There’s a branch of desi food that has never received attention. Actually, it isn’t so surprising when you consider how much leg-work the research would involve: How Indian food has traveled beyond our shores. So if you go to Trinidad and Tobago, you’ll find buss up shut; go to Malaysia and every last food court has roti canai and go to South Africa and you’ll get to sample bunny chow.
Now here’s the inexplicable part: none of these dishes exist inside India, at least not in their present form. I would have never got to hear of buss up shut had it not been for Chef Manu Mohindra, consultant chef for restaurants all over the country. I spied it on the menu of one of his client’s restaurants and was intrigued by the name. I did put it down to a maverick chef’s sense of humour, but it turned out that a community of Indians who left, centuries ago for Trinidad and Tobago, made chicken, goat or potato curry with a fairly thick gravy, poured it into a double fold of roomali roti and folded it over neatly so that it became a perfect triangle – just like a sandwich.

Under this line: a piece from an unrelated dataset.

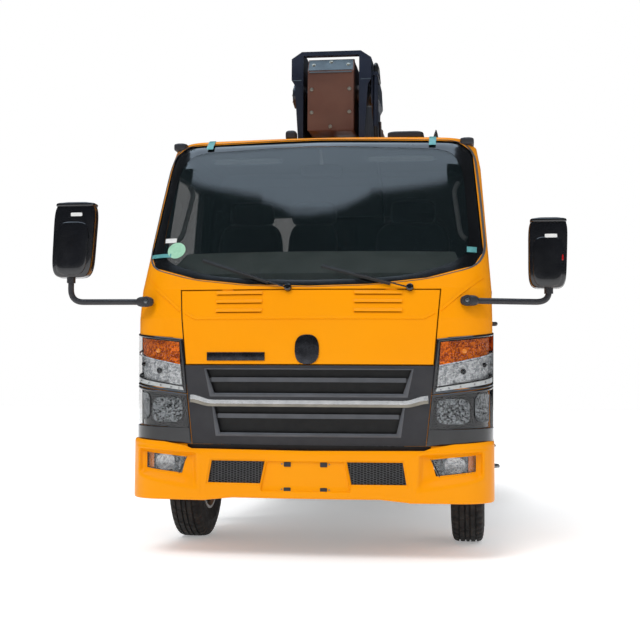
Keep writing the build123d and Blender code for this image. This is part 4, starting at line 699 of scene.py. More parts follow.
class TRUCK_OT_stage(bpy.types.Operator):
    """Camera at the photograph's angle, pale floor, soft lamps and a plain bright surround."""
    bl_idname = "truck.stage"
    bl_label = "Stage"

    def execute(self, context):
        own = context.scene.truck_looks
        camera = bpy.data.objects.new("camera", bpy.data.cameras.new("camera"))
        context.scene.collection.objects.link(camera)
        yaw, pitch, roll = own.camera_turn
        turn = (Matrix.Rotation(yaw, 4, "Z") @ Matrix.Rotation(math.pi / 2 + pitch, 4, "X")
                @ Matrix.Rotation(roll, 4, "Z"))
        camera.matrix_world = Matrix.Translation(own.camera_place) @ turn
        camera.data.lens = own.lens_mm
        camera.data.sensor_width = 36.0
        camera.data.clip_end = 300.0
        context.scene.camera = camera
        self.floor(own.floor_size / 2)
        self.lamps(context)
        self.surround(context)
        context.scene.view_settings.view_transform = "Standard"
        return {"FINISHED"}

    def floor(self, half):
        """Pale, barely rough studio floor that keeps the truck's shadow."""
        corners = np.array([(-half, -half, 0), (half, -half, 0), (half, half, 0), (-half, half, 0)], float)
        mesh = bpy.data.meshes.new("floor")
        mesh.from_pydata(corners.tolist(), [], [(0, 1, 2, 3)])
        floor = bpy.data.objects.new("floor", mesh)
        bpy.context.scene.collection.objects.link(floor)
        material, tree, shader = blank("Pale studio floor")
        shader.inputs["Emission Color"].default_value = (1.0, 1.0, 1.0, 1.0)
        shader.inputs["Emission Strength"].default_value = 0.30
        tone = mixed(tree, noise(tree, 900), linear("#FDFDFC"), linear("#FFFFFE"))
        tree.links.new(tone, shader.inputs["Base Color"])
        shader.inputs["Roughness"].default_value = 0.9
        shader.inputs["Specular IOR Level"].default_value = 0.1
        mesh.materials.append(material)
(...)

Since then, I’ve heard about the dish, which seems to be the local equivalent of a hamburger on the islands of Trinidad and Tobago. It’s the ultimate meal-on-the-go, eaten piping hot with a can of chilled beer.
A café in Noida had another one of Chef Mohindra’s trump cards. This one was in the sandwich section and was called bunny chow, which I immediately put down to a chef’s pranks. In response, I was solemnly handed a book called Curry by Lizzie Collingham, in which she has documented the origins of bunny chow. Apparently, it is a perfectly bona fide dish, more or less invented by the Indian community of Banias who had settled down in South Africa. They weren’t allowed to open restaurants because of the apartheid law, but because nobody said that they couldn’t sell food at all, they hollowed out loaves of bread, filled them with curried mince, put the tops on again and sold these meals-on-the-go until it has become a dish recognized in its own right.
Collingham hypothesizes that ‘Bunny’ is probably a corruption of Bania, but my mind boggles at the thought of a strictly vegetarian community making their living selling meat! Another theory, however, has it that the Borah Muslim community, primarily from Gujarat, were called Bania/Bunny, but the reason is obscure.
Any visitor to Malaysia and Singapore would be familiar with roti canai and roti pratha. That they are the preserve of Indian settlers to the Straits in times bygone is clear because even today, it is the people of Indian origin who run the stalls. Roti pratha is a glorious, lacy paratha, the likes of which I’ve yet to encounter in India. Roti canai is a meal consisting of a refined flour, flaky, fluffy paratha that is eaten with a curry that contains elements of South India (kari patta) as well as South East Asia (lemongrass).
It’s available in restaurants and street stalls all over Malaysia, but is hardly heard of in the supposed country of its origin.